Let’s see some quick examples, first of the magnifications. This is the Sigma at 105mm, essentially the farthest it can be used from a subject and thus the widest angle.
Not especially close, but again, this is the maximum range – ‘infinity’ is not an option. And you can definitely see some chromatic aberration, some color fringing, in the corners, but they’re also out of focus. Now we’ll go to the other end of the scale – both of these images are full-frame by the way, not cropped at all.
Mind you, this is straight up, no extensions or added diopters or anything – so you know, the entire date is 3.7mm in width.

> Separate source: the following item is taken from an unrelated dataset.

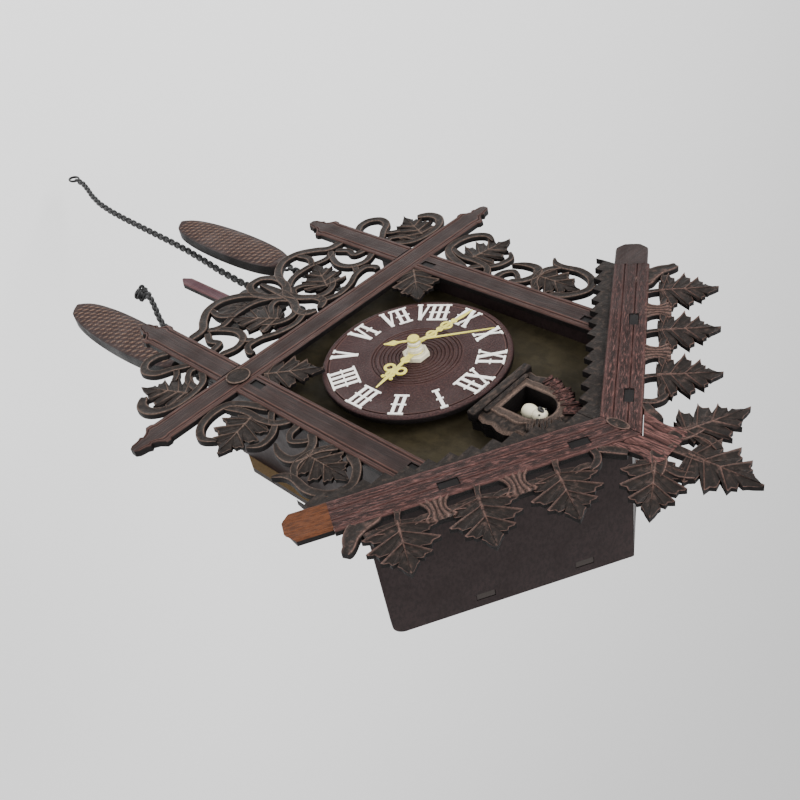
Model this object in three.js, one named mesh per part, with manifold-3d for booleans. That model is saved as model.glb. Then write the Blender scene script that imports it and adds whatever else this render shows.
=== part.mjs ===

Out of curiosity, I finally sat down and calculated the magnification that this achieves, which is 2.4X – less than I’d thought, but not at all shabby at that, and much higher than any standard macro lens on the market.
Now we’ll look at the results from an El Nikkor 50mm f2.8 enlarging lens at f16, on the bellows extended to about 125mm.
Pretty close to the same thing, though the bellows can extend a little farther for more magnification, but then again, the Sigma can be used on extension tubes and likely exceed the maximum of the bellows. At this point, it comes down to how much diffraction and aberration takes over.
I find it interesting that the lens is now having a longer life at a purpose it was never intended for, with probably much sharper results, than its original and designed use – which really wasn’t bad at that. It had been through multiple trips to Florida and the NC beaches, shooting dozens of weddings and thousands of nature slides, then sat around in a box for several years until I discovered its new purpose. I’m not going to recommend never throwing things out on the idea that maybe someday they’ll have a use, but it worked out well for this one. And it got me this portrait, which cannot be denied.